There’s something fun about bringing my lawn chair, sunflower seeds and camera to the ballpark to cover a doubleheader.
I enjoy hearing the crack of the ball on the bat, each player’s walkup song and the chatter from the dugout.
It’s interesting to observe batting routines, and exhilarating to see a team turn a double play or knock a ball out of the park. Lately, I’ve attempted to identify pitches—I can’t say I’ve succeeded. Yet.
The more I learn about baseball, the more I enjoy it.
A few weeks ago in church, my pastor likened life to a game of baseball.
The sermon focused on the journey to become the people God created us to be, but the same principles could apply to any goal—whether that be advancing in a career, completing projects, or visiting places on a bucket list.
In the case of personal growth, being mindful of the present disconnect between the ideal version of self and the current reality can be overwhelming. The chasm sometimes seems too big to navigate.
My tendency is to see all the areas in which I don’t measure up. It can quickly become a mental exercise in frustration and stress, that, if left unchecked, can spiral into despair.
Back to the baseball analogy. Say your team has fallen behind in the first inning. Thinking about all that needs to happen to win the game is daunting.
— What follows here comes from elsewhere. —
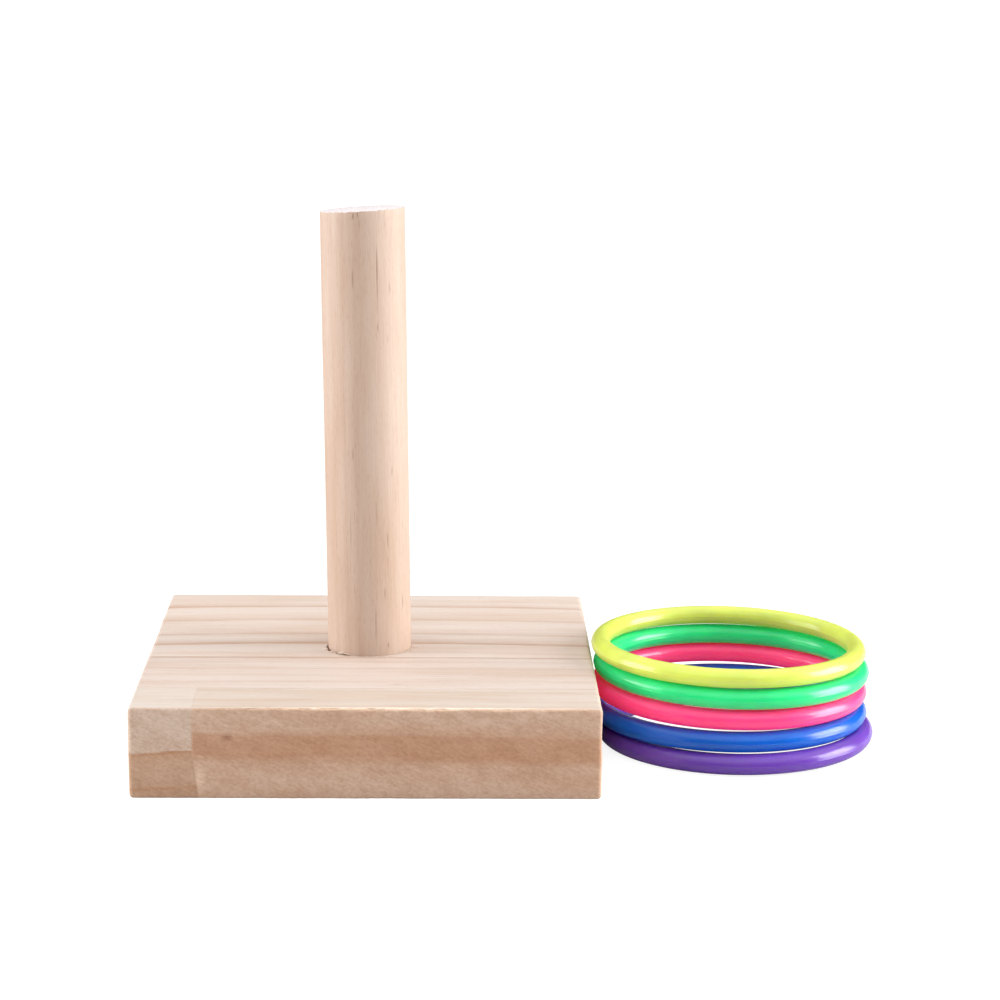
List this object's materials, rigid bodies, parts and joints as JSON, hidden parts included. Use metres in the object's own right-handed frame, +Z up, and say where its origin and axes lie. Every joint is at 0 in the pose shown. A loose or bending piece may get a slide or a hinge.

A baseball player cannot change the outcome of the entire game in a single at-bat, but he can direct his energies to doing what he can right now to give his team a better chance to win. He does this by focusing his attention on the very next pitch thrown his way and making the most of it.
Doing this does not always guarantee success, but baseball teaches us to keep trying. Failure is a routine part of a baseball game.
Think about it. A good batting average is generally considered to be .300 or better. In other words, recording a hit 30 percent of the time is considered good. Implicit in those numbers is the understanding that even a good batter is not going to record a base hit 70 percent of the time. Seventy percent!
Regardless of past outcomes, an athlete returns to the plate time and time again to take more pitches. He must lay aside thought of his previous batting opportunities and focus on winning the present at-bat.
As he steps to the plate, encouraging cries ring from the dugout and the stands as teammates and fans express their support, regardless of what he has or hasn’t done in his previous at-bats. There’s always hope that this time things can be different.
When life seems a bit overwhelming and I’m tempted to think I’ll never grow into the person I’d like to become, I remind myself to narrow my focus and see the everyday challenges I face as opportunities to take a small step forward.
I can take the situation, the “pitch,” in front of me and decide how I will react in keeping with the person I’d like to become. I can work on my attitude and responses in that moment. Win the day.
Just like in baseball, those everyday moments, those “at-bats” if you will, add up to a lifetime.
If you win enough pitches, you’ll win the game.